Obama e i rischi delle incertezze americane

Non siamo stati tra quelli, nella sinistra italiana, che hanno visto in Obama l'uomo della svolta internazionale, anche se la sua elezione è stato un tentativo, da parte americana, di trovare una via d'uscita al disastro bushiano. Si è trattato, e non poteva essere altrimenti, di una presa d'atto che la strada a senso unico non poteva essere ulteriormente percorsa e che bisognava avere un approccio diverso seppure in una logica di continuità imperialista.

Si è passati dunque dal decisionismo unilaterale sulla guerra e sulla pace, alla considerazione che gli attori a livello mondiale non sono uno scenario di cartapesta e che c'è bisogno di un modo multipolare che li coinvolga dentro la nuova fase, in modo che il sistema di relazioni interimperialiste possa divenire più stabile.

Le parole di Obama  hanno però dovuto fare i conti con la situazione sul terreno e da questo punto di vista la sua politica, basata sul principio cambiare tutto per non cambiare nulla, si è ormai logorata. In particolare sui tre nodi storici del conflitto: l'Afghanistan, l'Iraq e la Palestina.

Le prospettive di ritiro da Iraq e Afghanistan delle truppe americane e lo stallo della questione palestinese non hanno modificato, se non in peggio, la situazione di partenza. Soprattutto si è reso evidente che non esiste prospettiva politica per nessuna delle tre situazioni. Un Iraq devastato e incapace di esprimere un ‘governo’; un Afghanistan dove non esiste soluzione politica e, nei fatti, neppure militare; una Palestina dove si consolida l’opzione militare che si collega anche alla questione libanese, sono altettanti punti di sconfitta della logica dialogante di Obama che non ha strategia reale.

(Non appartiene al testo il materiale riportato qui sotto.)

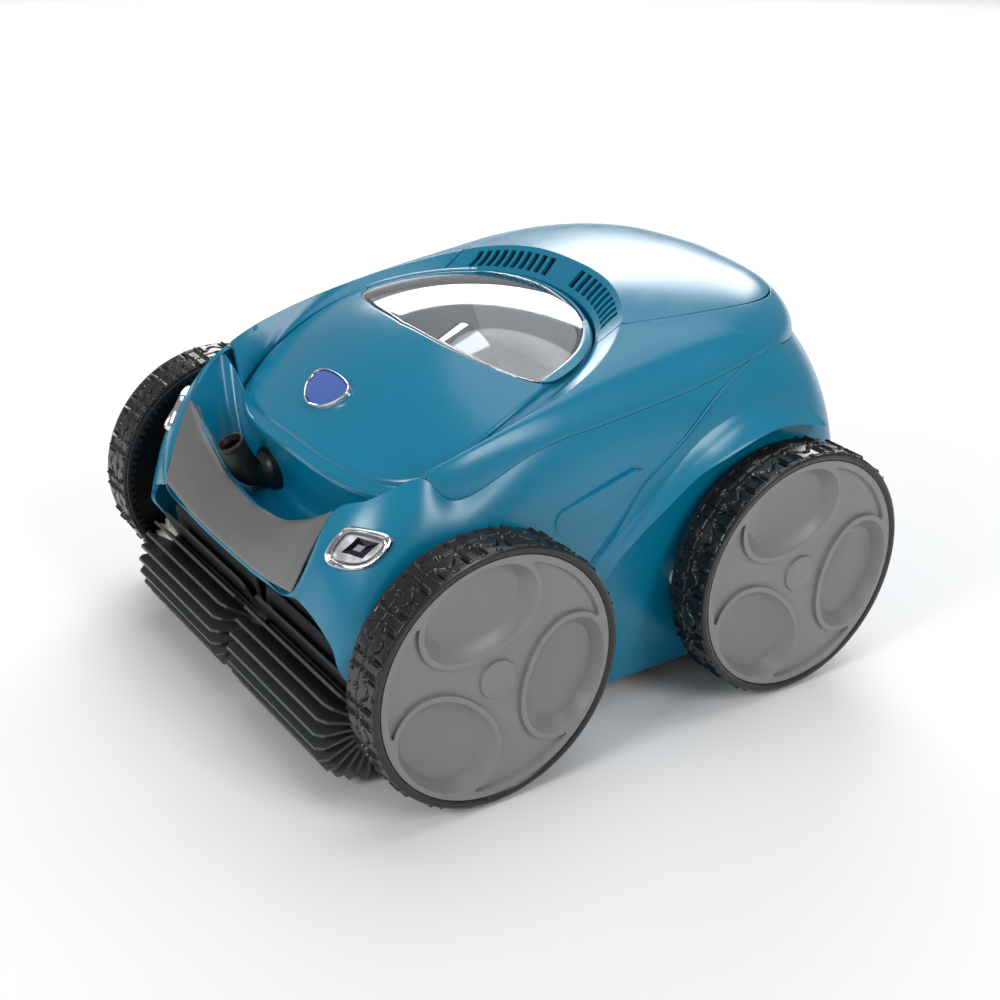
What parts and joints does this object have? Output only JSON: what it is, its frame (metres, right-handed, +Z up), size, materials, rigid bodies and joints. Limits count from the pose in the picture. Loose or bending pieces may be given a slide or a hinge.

Se questi sono i problemi storici che Obama ha ereditato da Bush, su altri scacchieri, in particolare quello asiatico con l’avanzata, intelligente e questa sì strategica, della Cina, aumenta la debolezza della presidenza Obama.

Mao diceva che l’imperialismo è una tigre di carta, ma che bisogna tenerne conto sul piano tattico. Ebbene, tutto sommato, ci troviamo in una situazione in cui l’imperialismo americano si indebolisce e la sua crisi non trova sbocco, ma dobbiamo prepararci a nuovi drammatici eventi.

L’insolito ritorno di Fidel Castro sulla scena politica e il suo intervento al parlamento cubano, non per parlare di questioni interne, ma per denunciare la prospettiva di una guerra atomica sono un segnale da prendere in seria considerazione. E’ un segno della gravità della situazione in cui ci troviamo. Come si concilia l’indebolimento dell’imperialismo americano con l’aggravarsi della situazione e le prospettive di guerra atomica? E’ come nel gioco a poker, quando il giocatore non ha le carte, prova a rilanciare e l’occasione del rilancio è l’Iran. Solo che in questo caso non si tratta di una classica invasione che ripeterebbe la vicenda irachena o afghana, ormai dimostratesi impraticabili. L’attacco all’Iran, sollecitato dai nazisionisti, porterebbe a conseguenze devastanti e in caso di difficoltà, Israele userà l’arma atomica. Gli scenari sono dunque questi ed è il caso di rifletterci.

Paradossalmente le ‘aperture’ obamiane aumentano la crisi e lasciano spazio a nuove avventure. Il bla bla antimperialista della sinistra italiana non ci aiuta certo ad affrontare i nuovi rischi, mancando di una dimensione politica e di una pratica concreta. Vendola docet.